Our performance is deemed to be suspended for the period that the Force Majeure Event continues, and we will have an extension of time for performance for the duration of that period.
We will use our reasonable endeavors to bring the Force Majeure Event to a close or to find a solution by which our obligations under this Agreement may be performed despite the Force Majeure Event.
If FluentWorlds fail, at any time, to insist upon strict performance of any of your obligations under these Terms, or if we fail to exercise any of the rights or remedies to which we are entitled hereunder, this shall not constitute a waiver of such rights or remedies, and shall not relieve You from compliance with such obligations.
A waiver by us of any default shall not constitute a waiver of any subsequent default.
No waiver by us of any of these Terms shall be effective, unless it is expressly stated to be a waiver and is communicated to you in writing.
If any of these Terms are determined by any competent authority to be invalid, unlawful or unenforceable to any extent, such term, condition or provision will to that extent be severed from the remaining terms, conditions and provisions which will continue to be valid to the fullest extent permitted by law.
Governing Law and Jurisdiction
This Agreement shall be governed by and construed in accordance with Utah State substantive law. Disputes arising in connection with this Agreement shall be subject to the exclusive jurisdiction of Utah.
These Terms and any document expressly referred to in it represents the entire agreement between us in relation to the use of the Program and supersedes any prior agreement, understanding or arrangement between us, whether oral or in writing.

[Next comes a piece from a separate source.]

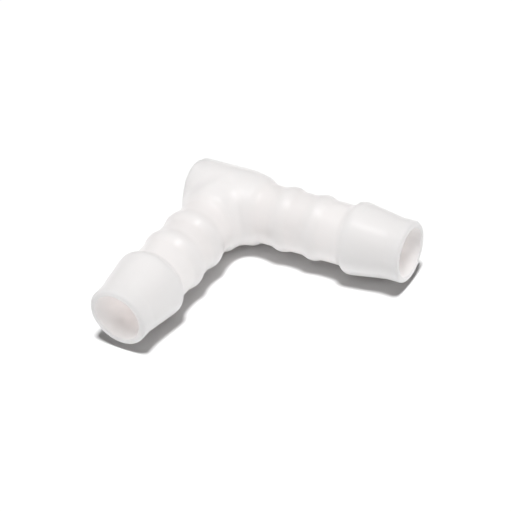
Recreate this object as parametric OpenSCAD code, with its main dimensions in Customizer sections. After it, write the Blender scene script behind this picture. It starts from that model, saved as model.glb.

We each acknowledge that, in entering into these Terms, neither of us has relied on any representation, undertaking or promise given by the other or be implied from anything said or written in negotiations between us prior to entering into these Terms except as expressly stated herein.
Neither of us shall have any remedy in respect of any untrue statement made by the other, whether orally or in writing, prior to the date we entered into these Terms, unless such untrue statement was made fraudulently, and the other party’s sole only remedy shall be for breach of contract as provided in these Terms.